The Numbers Behind the Launch
The launch came with a tape that reads as the political case for the platform. The BdP's parallel statistics file shows 2,577 fraud-related complaints tied to payment operations in 2025 — a 45% year-on-year lift on the 2024 print and the highest annual count the supervisor has recorded since the dedicated complaint line was opened. Roughly 85% of the loss share on fraudulent transfers is currently borne by the user rather than the bank, even when the originating order traces back to an attacker — a distribution that the platform is designed to reverse over the medium term by shifting more of the detection burden to the institutional layer. Total H1 2025 losses across the Portuguese electronic-payments perimeter ran at €5.3 million on a per-instrument fraud-rate spread between 0.00036% on direct debits and 0.0066% on card-issuer payments — low in absolute terms, but climbing fast on the social-engineering vector.
How the Pre-Platform Toolkit Was Already Working
The BdP also closed the loop on what the existing toolkit has already delivered. The IBAN-beneficiary verification service — the headline 2024 deliverable that surfaces the recipient's name to the payer before the transfer is authorised — has, by the supervisor's own count, prevented €6.5 million of losses since its May 2024 activation across the Portuguese banking perimeter. The SPIN rail, opened in June 2024 for mobile-number-and-NIF-keyed transfers, runs on the same beneficiary-confirmation logic. A second-generation beneficiary-verification service went live in October 2025 across the inter-bank infrastructure. The Plataforma de Monitorização da Fraude Digital is the natural next step — moving from per-transfer beneficiary confirmation to a multi-channel signal exchange that includes telecoms-side caller-ID and SMS-spoofing data, which is the vector that has driven most of the 45% complaint-volume increase.
The SIBS Side of the File
SIBS came to the launch with its own scale tape. The Multibanco operator, which we covered last week as it piloted a Multibanco social network across roughly twenty Juntas de Freguesia in the Cova da Beira and rolled an ATM-side resilience plan into the national payment-resilience pipeline that the BdP also coordinates with energy, telecoms and retail, runs the largest single-fraud-surface in the country.

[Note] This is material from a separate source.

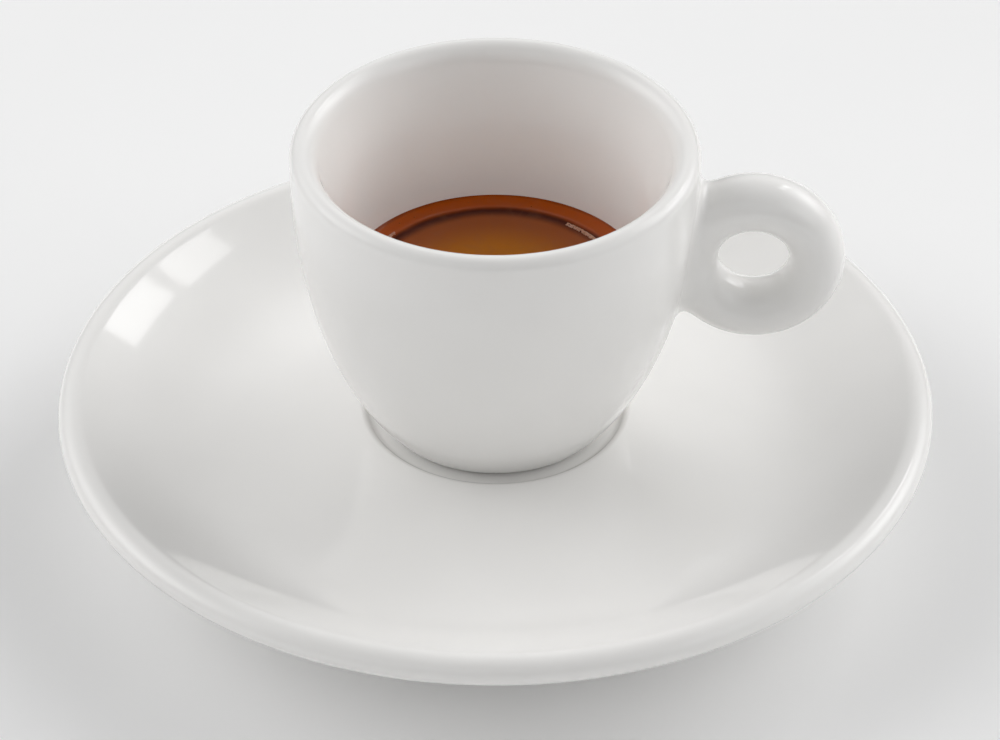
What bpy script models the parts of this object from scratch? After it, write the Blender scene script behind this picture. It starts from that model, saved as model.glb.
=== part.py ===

MB Way alone moved past six million users in October 2024 and processes more than 70 million operations a month across the ten million cards tokenised on the app, by SIBS's own October 2024 disclosure. The 2025 Christmas-season tape showed Multibanco purchase volume up 8% on 2024, with MB Way usage running at 3.8x the 2020 base. The fraud surface scales with the rail, and the SIBS 24/7 fraud-prevention monitoring centre has been triaging social-engineering, MB Way-impersonation-call and SMS-phishing patterns at increasing volume through 2025 and into 2026.
What the Platform Will Actually Do
The Plataforma de Monitorização da Fraude Digital is being framed as three integrated capability layers. The first is a real-time signals exchange across the institutional perimeter — bank-to-bank, bank-to-SIBS, bank-to-telecom, bank-to-PJ — so that an account taken over at one institution can be flagged across the receiving-bank network before the second hop closes. The second is a case-management backbone for criminal-investigation hand-off, so the PJ and the Ministério Público can attach fraud complaints to the same incident-graph the institutions are watching, compressing the per-case investigation window. The third is a statistical-supervision feed that lifts the BdP's per-quarter fraud release out of the bilateral-reporting cycle and into a closer-to-real-time tape that the supervisor can use both for macro-prudential signalling and for the European Banking Authority's pan-European fraud-reporting framework, which is itself shifting to a near-real-time data model through 2026 and 2027.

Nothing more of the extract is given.